The voice of the Prophet, the appeal to that darkness called the Future, has the power, like other superstitious manifestations, of making the hair of our bodies, like Job's, to stand up.

It is some satisfaction, if anything can be satisfaction in such an evil Present, to remember that when those, among whom I am proud to be numbered, originally opposed the war and afterwards clamoured for a peace by negotiation, or at least a statement of war-aims, we did not have recourse to any such blood-curdling appeals to scruples, to such prophecies of a future worse than the present. We did not say 66 Will you take the responsibility of this war?"—a war of diplomats some called it in 1914! possibly lasting four years and more? Of its costing millions of casualties and millions of money, of its establishing a regime of Dora and Militarism, of its landing Europe in bankruptcy, famine and anarchic revolution ?" None of these things did we suggest; to most of us they did not so much as suggest themselves. I, for one, imagined in my ignorance that a modern war must be as much briefer and less cruel as a modern operation is briefer and less cruel than on old-fashioned one.

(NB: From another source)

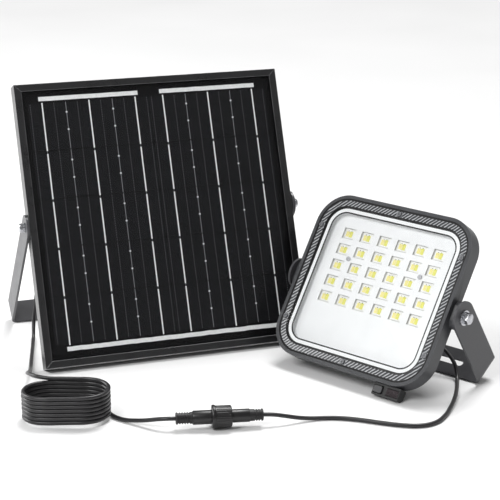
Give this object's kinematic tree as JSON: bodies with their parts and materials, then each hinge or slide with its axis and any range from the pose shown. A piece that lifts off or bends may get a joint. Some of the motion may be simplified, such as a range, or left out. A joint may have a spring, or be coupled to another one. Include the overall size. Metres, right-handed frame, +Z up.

By Christmas it must be over; or surely by Easter! What we protested against was our country, any country going into war; because we knew that the best, shortest and most merciful war, must mean death and mutiliaton, waste of wealth; and must mean hatred. What we protested against was the notion that war could be the less of two evils; it was war as war; because in our eyes war was an incalculable evil, a stupid, obscene, superannuated thing, an artificially kept-up survival from the past, unfit for decent moderns. It is, as I said, some satisfaction to know that we did not play upon people's fears of the unknown; that we did not talk of responsibilities; that we blew no Trump of Judgment; that what came was not the fulfilment of our ill-omened prophecies; that we did not say "you will see"; that we do not say now we knew best."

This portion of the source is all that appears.